Exercise inputs:
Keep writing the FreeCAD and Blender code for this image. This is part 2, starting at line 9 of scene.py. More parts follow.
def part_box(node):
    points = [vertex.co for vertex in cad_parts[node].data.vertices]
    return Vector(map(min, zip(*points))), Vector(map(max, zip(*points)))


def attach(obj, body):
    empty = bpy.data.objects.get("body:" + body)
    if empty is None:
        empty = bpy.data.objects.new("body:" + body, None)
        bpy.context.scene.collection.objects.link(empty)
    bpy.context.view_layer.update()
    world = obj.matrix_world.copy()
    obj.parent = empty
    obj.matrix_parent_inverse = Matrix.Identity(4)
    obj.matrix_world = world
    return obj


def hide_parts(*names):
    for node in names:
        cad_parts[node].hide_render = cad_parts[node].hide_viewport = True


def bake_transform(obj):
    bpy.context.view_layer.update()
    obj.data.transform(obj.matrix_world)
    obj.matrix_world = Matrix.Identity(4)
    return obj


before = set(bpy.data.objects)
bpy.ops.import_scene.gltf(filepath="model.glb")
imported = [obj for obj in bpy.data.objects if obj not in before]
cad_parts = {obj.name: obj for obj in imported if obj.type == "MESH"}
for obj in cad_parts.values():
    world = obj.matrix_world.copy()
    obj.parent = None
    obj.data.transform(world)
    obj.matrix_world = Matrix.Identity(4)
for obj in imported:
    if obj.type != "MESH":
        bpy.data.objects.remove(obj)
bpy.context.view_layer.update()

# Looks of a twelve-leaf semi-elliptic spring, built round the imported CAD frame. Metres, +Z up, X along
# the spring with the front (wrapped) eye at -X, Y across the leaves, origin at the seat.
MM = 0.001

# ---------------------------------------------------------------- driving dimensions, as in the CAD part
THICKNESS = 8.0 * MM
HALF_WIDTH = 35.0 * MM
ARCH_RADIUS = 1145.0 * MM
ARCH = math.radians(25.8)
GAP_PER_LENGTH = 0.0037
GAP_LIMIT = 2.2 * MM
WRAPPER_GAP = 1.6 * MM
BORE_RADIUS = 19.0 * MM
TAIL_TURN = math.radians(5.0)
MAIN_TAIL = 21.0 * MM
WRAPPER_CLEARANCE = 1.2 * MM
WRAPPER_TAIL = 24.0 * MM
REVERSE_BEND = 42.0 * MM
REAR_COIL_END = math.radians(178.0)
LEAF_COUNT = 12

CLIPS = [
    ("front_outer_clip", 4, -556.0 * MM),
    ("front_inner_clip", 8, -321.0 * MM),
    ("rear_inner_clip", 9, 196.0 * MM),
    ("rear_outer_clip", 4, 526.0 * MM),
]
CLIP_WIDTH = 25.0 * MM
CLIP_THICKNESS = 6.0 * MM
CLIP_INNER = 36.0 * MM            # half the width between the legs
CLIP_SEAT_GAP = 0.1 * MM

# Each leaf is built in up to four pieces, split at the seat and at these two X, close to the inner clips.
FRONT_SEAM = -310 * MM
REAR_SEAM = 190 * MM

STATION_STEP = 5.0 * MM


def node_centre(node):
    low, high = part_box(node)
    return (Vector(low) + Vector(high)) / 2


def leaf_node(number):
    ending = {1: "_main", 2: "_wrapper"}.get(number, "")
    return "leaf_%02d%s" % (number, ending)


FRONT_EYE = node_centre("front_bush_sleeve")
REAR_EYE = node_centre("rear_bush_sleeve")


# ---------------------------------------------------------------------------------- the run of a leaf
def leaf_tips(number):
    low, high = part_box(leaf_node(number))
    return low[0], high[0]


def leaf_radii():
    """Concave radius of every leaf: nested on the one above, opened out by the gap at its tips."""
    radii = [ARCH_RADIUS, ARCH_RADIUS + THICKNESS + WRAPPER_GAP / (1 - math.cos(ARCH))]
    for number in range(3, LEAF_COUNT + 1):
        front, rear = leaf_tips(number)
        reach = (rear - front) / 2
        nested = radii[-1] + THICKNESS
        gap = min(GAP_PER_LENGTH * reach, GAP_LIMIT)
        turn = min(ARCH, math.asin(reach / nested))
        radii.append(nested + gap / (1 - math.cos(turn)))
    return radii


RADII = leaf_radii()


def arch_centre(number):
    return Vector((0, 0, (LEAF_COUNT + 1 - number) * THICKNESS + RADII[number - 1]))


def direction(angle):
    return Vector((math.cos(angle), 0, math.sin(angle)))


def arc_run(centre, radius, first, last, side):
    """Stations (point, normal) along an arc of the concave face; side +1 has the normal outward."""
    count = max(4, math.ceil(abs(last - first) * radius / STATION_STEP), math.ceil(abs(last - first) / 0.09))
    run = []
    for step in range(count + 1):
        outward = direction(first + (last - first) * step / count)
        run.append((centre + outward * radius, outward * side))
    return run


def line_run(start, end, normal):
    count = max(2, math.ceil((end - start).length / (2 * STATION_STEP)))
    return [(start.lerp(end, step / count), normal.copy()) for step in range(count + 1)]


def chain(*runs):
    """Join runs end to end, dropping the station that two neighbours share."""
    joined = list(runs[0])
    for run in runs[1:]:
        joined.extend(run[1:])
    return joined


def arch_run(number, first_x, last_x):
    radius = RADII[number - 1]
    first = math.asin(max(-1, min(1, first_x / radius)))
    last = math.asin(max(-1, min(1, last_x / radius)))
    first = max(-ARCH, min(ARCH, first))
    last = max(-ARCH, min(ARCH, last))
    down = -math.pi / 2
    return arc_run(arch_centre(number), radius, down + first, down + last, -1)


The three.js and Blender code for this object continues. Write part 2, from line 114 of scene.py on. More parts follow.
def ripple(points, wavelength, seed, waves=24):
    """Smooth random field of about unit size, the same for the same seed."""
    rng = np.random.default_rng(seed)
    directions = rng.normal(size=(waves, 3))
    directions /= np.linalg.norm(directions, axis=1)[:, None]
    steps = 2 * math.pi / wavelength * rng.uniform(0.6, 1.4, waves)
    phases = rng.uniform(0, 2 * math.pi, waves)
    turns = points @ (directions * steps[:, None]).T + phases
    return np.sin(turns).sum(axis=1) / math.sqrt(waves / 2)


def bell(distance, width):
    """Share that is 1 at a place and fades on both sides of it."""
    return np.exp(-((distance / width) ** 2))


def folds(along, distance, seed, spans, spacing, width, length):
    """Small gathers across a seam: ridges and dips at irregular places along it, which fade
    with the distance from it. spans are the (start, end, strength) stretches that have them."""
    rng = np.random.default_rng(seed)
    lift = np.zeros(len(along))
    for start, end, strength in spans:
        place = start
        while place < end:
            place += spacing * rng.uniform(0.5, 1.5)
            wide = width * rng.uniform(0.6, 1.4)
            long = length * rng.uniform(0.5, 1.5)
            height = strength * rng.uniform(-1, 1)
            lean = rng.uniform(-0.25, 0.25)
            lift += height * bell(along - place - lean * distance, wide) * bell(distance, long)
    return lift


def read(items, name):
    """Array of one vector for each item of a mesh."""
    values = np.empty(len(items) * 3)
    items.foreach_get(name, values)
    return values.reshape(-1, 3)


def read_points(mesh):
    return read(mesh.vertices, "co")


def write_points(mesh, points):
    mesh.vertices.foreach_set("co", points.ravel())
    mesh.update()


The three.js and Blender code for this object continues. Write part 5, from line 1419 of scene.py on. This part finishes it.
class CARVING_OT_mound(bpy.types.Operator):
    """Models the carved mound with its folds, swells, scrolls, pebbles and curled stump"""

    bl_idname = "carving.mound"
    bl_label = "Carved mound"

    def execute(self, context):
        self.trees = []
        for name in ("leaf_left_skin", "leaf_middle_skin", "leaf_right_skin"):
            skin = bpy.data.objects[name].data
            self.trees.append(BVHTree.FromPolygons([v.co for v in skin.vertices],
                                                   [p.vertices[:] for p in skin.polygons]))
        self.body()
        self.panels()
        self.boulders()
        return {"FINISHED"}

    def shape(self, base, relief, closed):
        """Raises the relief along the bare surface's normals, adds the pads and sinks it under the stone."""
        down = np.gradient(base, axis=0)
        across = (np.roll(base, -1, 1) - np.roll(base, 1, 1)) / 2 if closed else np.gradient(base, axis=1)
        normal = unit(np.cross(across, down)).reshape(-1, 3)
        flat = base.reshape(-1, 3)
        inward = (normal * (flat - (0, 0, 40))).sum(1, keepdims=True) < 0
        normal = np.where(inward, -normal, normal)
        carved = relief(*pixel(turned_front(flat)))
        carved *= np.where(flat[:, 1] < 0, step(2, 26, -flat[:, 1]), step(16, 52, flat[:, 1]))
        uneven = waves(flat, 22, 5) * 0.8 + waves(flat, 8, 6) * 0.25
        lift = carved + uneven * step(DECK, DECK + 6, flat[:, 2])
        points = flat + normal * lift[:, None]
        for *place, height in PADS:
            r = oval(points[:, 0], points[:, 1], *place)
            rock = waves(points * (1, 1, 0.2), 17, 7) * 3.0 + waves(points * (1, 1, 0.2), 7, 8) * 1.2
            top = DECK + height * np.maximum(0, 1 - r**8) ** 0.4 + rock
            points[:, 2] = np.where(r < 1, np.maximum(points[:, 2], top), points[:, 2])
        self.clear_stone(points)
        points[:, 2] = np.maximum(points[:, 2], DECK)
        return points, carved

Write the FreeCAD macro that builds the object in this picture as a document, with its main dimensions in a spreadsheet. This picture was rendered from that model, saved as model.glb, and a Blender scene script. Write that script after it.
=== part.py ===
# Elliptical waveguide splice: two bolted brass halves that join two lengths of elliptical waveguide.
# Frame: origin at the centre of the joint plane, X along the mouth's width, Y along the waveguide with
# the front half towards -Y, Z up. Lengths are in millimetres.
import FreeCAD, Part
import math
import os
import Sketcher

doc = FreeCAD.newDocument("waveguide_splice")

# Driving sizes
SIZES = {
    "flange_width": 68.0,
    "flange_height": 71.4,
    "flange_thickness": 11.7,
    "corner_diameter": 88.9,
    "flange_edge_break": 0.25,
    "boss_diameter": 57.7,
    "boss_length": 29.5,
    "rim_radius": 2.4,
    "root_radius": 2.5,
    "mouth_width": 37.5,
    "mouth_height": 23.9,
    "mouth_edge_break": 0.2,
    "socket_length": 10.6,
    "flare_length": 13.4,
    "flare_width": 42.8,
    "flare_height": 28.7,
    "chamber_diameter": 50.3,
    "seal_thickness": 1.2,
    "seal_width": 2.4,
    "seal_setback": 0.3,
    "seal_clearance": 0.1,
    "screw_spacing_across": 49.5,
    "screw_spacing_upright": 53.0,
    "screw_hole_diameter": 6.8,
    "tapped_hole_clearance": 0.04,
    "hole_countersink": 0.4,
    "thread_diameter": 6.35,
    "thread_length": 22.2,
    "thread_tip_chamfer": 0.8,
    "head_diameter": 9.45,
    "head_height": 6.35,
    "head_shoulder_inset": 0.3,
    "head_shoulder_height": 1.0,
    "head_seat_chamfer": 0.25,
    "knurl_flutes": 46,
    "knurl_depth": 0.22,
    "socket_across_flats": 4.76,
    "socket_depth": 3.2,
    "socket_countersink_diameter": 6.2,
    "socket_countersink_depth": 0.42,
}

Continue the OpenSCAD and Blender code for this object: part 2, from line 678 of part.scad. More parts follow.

Your task: Check the records above line by line and tally those holding the string "data". Answer with the number only.

Response for this exercise: 9